Fora que evangélico é mais difícil de contestar. Um sindicalista raivoso barbado que berra em um microfone desperta a antipatia de muitos, mas um pastor engomadinho de terno que fala em nome de Deus, bem, taí um inimigo difícil de derrubar. Brasileiro, em sua maioria, tem um medinho oculto de Deus, um “e se?”, fica muito mais difícil lutar contra isso. Os fantasmas dos quais o PT nos fazia ter medo eram a oposição, dava para encarar, mas ter como antagonista Deus putaço com você? Poucos bancam isso.

Nem sei o que aconteceria com os ateus. Talvez nós fossemos jogados em um fogueira ou açoitados em praça pública. Bem, não literalmente, mas de uma forma mas moderna e aceitável. Macumbeiro então, seria deportado para algum país africano. Pessoas seriam perseguidas por seus “pecados” de acordo com a vontade dos líderes do país e sim, eu posso visualizar aqueles eventos de descarrego acontecendo em cadeia nacional. Em vez de pronunciamento do Presidente teríamos Fala Que Eu Te Escuto.

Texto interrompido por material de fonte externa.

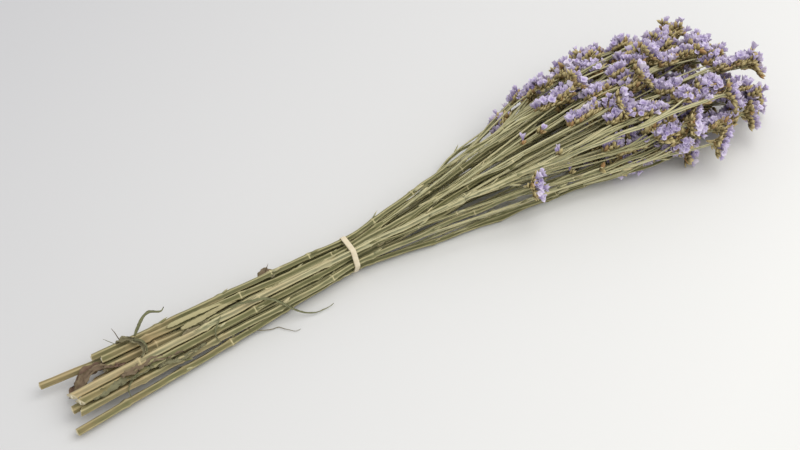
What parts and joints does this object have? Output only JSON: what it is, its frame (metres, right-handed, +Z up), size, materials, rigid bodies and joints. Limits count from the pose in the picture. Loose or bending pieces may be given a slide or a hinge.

O funcionalismo público (e seus inúmeros cargos de confiança) seria dominado por crentes, por pessoas que acham que podem te provar que o homem não veio do macaco. Nem preciso dizer que o campo científico do país sofreria um revés. No mínimo acabariam as pesquisas com células tronco e, em casos mais extremos, uma cidade ou outra mais descontrolada proibiria transfusão de sangue. O Judiciário, nomeado pelo Presidente da República, aos poucos se tornaria um reduto religioso, dando uma interpretação “divina” à Constituição.

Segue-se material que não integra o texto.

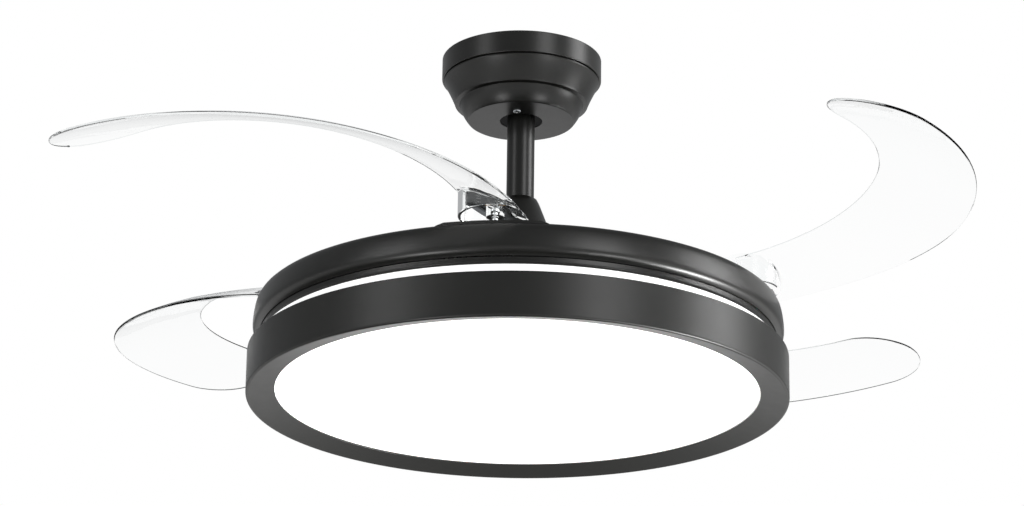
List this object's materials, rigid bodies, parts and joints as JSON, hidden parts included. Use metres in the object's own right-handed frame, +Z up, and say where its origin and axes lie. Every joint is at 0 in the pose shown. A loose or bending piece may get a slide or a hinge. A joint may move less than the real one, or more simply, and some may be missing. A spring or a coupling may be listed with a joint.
{
  "type": "retractable blade ceiling fan",
  "caption": "Ceiling fan on a short downrod with a round black drum lamp and clear curved blades that swing in over the drum when it stops.",
  "frame": {"origin": "middle of the hanger bracket's top face, on the ceiling plane and on the rod's axis", "axes": "+Z up, out of the top face into the ceiling; -Y towards the pictured side; +X to the picture's right"},
  "size_m": [0.8086, 0.8086, 0.3414],
  "materials": {
    "black_paint": "satin powder coat",
    "zinc_steel": "zinc plated",
    "bright_steel": "ground",
    "cast_aluminium": "as cast",
    "white_paint": "satin",
    "opal_acrylic": "satin opal",
    "clear_acrylic": "polished clear",
    "nylon": "moulded",
    "black_plastic": "moulded",
    "white_plastic": "moulded",
    "bronze": "sintered",
    "ferrite": "sintered",
    "wound_core": "laminated core with enamelled wire",
    "board_aluminium": "white solder mask"
  },
  "bodies": {
    "ceiling_mount": {"hanger_bracket": "zinc_steel", "canopy_bowl": "black_paint", "canopy_band": "black_paint", "canopy_screw_right": "zinc_steel", "canopy_screw_left": "zinc_steel", "receiver_box": "black_plastic", "terminal_block": "white_plastic"},
    "hanging_frame": {"hanger_ball": "black_plastic", "cross_pin": "bright_steel", "downrod": "black_paint", "rod_collar": "cast_aluminium", "clevis_pin": "bright_steel", "collar_cover": "black_paint", "motor_shaft": "bright_steel", "stator": "wound_core", "lamp_carrier": "zinc_steel", "shaft_nut": "zinc_steel", "lamp_base": "white_paint", "lamp_hoop": "black_paint", "diffuser": "opal_acrylic", "led_board": "board_aluminium", "led_driver": "white_plastic"},
    "rotor": {"motor_shell_upper": "cast_aluminium", "motor_shell_lower": "cast_aluminium", "magnet_ring": "ferrite", "upper_bearing": "bright_steel", "lower_bearing": "bright_steel", "blade_drum": "black_paint", "drum_cover": "black_paint", "pivot_bush_1": "bronze", "pivot_bush_2": "bronze", "pivot_bush_3": "bronze", "pivot_bush_4": "bronze", "return_spring_1": "bright_steel", "return_spring_2": "bright_steel", "return_spring_3": "bright_steel", "return_spring_4": "bright_steel"},
    "blade_arm_1": {"blade_1": "clear_acrylic", "pivot_pin_1": "bright_steel", "sector_gear_1": "nylon"},
    "blade_arm_2": {"blade_2": "clear_acrylic", "pivot_pin_2": "bright_steel", "sector_gear_2": "nylon"},
    "blade_arm_3": {"blade_3": "clear_acrylic", "pivot_pin_3": "bright_steel", "sector_gear_3": "nylon"},
    "blade_arm_4": {"blade_4": "clear_acrylic", "pivot_pin_4": "bright_steel", "sector_gear_4": "nylon"},
    "gear_ring": {"sync_ring": "nylon"}
  },
  "joints": [
    {"name": "hanger_tilt", "type": "hinge", "parent": "ceiling_mount", "child": "hanging_frame", "pos_m": [0, 0, -0.0255], "axis": [1, 0, 0], "range_deg": [-8, 8]},
    {"name": "rotor_spin", "type": "hinge", "parent": "hanging_frame", "child": "rotor", "pos_m": [0, 0, -0.226], "axis": [0, 0, 1], "continuous": true},
    {"name": "blade_1_fold", "type": "hinge", "parent": "rotor", "child": "blade_arm_1", "pos_m": [0.20892, -0.02122, -0.236], "axis": [0, 0, -1], "range_deg": [0, 84]},
    {"name": "blade_2_fold", "type": "hinge", "parent": "rotor", "child": "blade_arm_2", "pos_m": [0.02122, 0.20892, -0.236], "axis": [0, 0, -1], "range_deg": [0, 84]},
    {"name": "blade_3_fold", "type": "hinge", "parent": "rotor", "child": "blade_arm_3", "pos_m": [-0.20892, 0.02122, -0.236], "axis": [0, 0, -1], "range_deg": [0, 84]},
    {"name": "blade_4_fold", "type": "hinge", "parent": "rotor", "child": "blade_arm_4", "pos_m": [-0.02122, -0.20892, -0.236], "axis": [0, 0, -1], "range_deg": [0, 84]},
    {"name": "sync_ring_turn", "type": "hinge", "parent": "rotor", "child": "gear_ring", "pos_m": [0, 0, -0.262], "axis": [0, 0, 1], "range_deg": [0, 16.8]}
  ],
  "couplings": [
    {"joint": "blade_2_fold", "follows": "blade_1_fold", "ratio": 1},
    {"joint": "blade_3_fold", "follows": "blade_1_fold", "ratio": 1},
    {"joint": "blade_4_fold", "follows": "blade_1_fold", "ratio": 1},
    {"joint": "sync_ring_turn", "follows": "blade_1_fold", "ratio": 0.2}
  ]
}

Não dá, gente. Façam o seguinte paralelo comigo: qual era o poder do PT antes de se eleger? Muito pouco. Como ficou depois que tomaram o poder? Enorme, por quase 20 anos. Imagina como ficaria o poder dos evangélicos, que hoje já é enorme, se tivessem as rédeas do país nas mãos? Não há condições. Prefiro um retrocesso político do que civilizatório.